New York, Chicago, Hong Kong… Soyons francs : ces villes verticales, tout en hauteur et pour lesquelles beaucoup d’entre nous, touristes le nez en l’air, ont les yeux de Chimène, tant leur verticalité nous aspire, n’ont pas attendu le ZAN* pour afficher leur ligne élancée vers le ciel.
Pour autant, ici sur notre territoire, alors que le *Zéro Artificialisation Nette s’impose sur les territoires, rebattant les cartes de la manière d’occuper les sols et donc d’habiter, la ville verticale donne nettement moins le vertige… Fascinante ailleurs, telle une forêt urbaine à la Gotham City ? Écrasante ici, de tout son poids insoutenable ?
La réinvention de la ville par le haut reste pourtant une opportunité, pour ne pas dire une nécessité. Avec pour enjeu de créer de nouveaux équipements, de répondre aux enjeux de mixité sociale, fonctionnelle et écologique… Et d’en finir avec l’étalement urbain.
Ville verticale : la tour, prends garde !
Avec près de 80 % des Français qui plébiscitent le pavillon (avec jardin pour la balançoire et le BBQ s’il vous plaît) comme modèle d’habitat, nous sommes bien avancés pour leur vendre l’idée de ville verticale et donc d’habiter en appartement ! Tours plantées sur dalles, barres d’immeubles tout sauf sexy : reconnaissons que ce modèle hérité des années 70 a laissé de vilaines traces dans les esprits et quelques cicatrices dans le paysage urbain. D’ailleurs on n’hésite plus aujourd’hui à les détruire, les pouvoirs publics étant bien conscients qu’entre normes dépassées, risques à tous les étages et nouvelles exigences environnementales, ces bâtiments ont vécu.
Quand 2,7 millions de ménages vivent en situation de surpeuplement
Détruire des barres d’immeubles pour les remplacer par de nouveaux logements, plus écologiques et plus sains : d’accord, mais où logera-t-on les gens ? En particulier dans les métropoles, attrayantes car dynamiques, dotées de services et pourvoyeuses d’emplois ?
Entre le taux de natalité en hausse, l’attractivité pour les villes de l’Ouest et le phénomène de décohabitation, les besoins en logement vont croître de plus belle : d’où la nécessité de repenser la ville avec plus de verticalité.

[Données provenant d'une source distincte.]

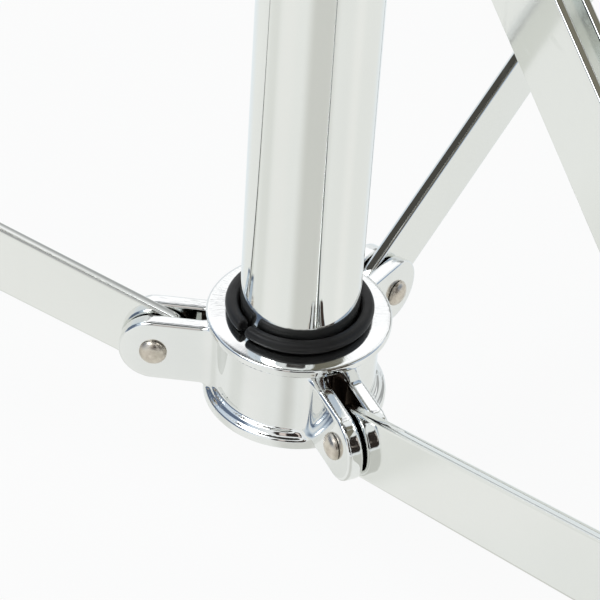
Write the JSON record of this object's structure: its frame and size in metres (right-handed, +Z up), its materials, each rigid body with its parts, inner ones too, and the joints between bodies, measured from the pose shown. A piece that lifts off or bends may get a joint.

D’autant plus que l’étalement urbain à la Spielberg dans le film “ET”, avec ses lotissements bien propres et bien alignés, c’est fini. La raison en est simple : pour respecter l’environnement, les communes qui se développent doivent aujourd’hui éviter de s’étaler : c’est la démarche ZAN qui “demande aux territoires, communes, départements, régions de réduire de 50 % le rythme d’artificialisation et de la consommation des espaces naturels, agricoles et forestiers d’ici 2030”.
Autrement dit, profitons de sites industriels abandonnés, allons voir du côté des « dents creuses » et bâtissons, pour ne pas dire… Densifions.
Ville verticale, oui ! Mais aussi désirable…
Les citadins, parlons-en ! De qui parle-t-on au juste puisque les familles ont depuis longtemps déserté les centres-villes ? Le constat est établi : selon le magazine Néoruro, chaque année, depuis le début du siècle, 100 000 familles désertent les villes pour la campagne.
Alors comment faire pour rendre la ville verticale désirable ?
- les niveaux de densité et la hauteur doivent avant tout être mesurés en fonction du tissu urbain local et axé sur la recherche d’harmonie avec l’existant. À votre avis, pourquoi la tour Montparnasse n’a-t-elle jamais été aimée ? Parce qu’elle n’a rien à faire là où elle est plantée !
- les espaces publics ancrés au sol doivent être valorisés : recherche de services associés, mobilité aisée… fini la dalle hors sol déconnectée de tout !
- que la tour doit être esthétique avec des avantages indéniables : ouverture des vues, confort des espaces de vie ou de travail, mise à disposition de nouveaux services et usages à l’échelle de l’immeuble (les immeubles américains mettent depuis longtemps des lave-linge à disposition dans leurs sous-sols), voire du quartier.
En sortant le grand jeu, les métropoles pourront donc voir revenir familles avec deux enfants et animaux domestiques. En bref, sauf à se réinventer, la “grande hauteur” est condamnée… À se vautrer.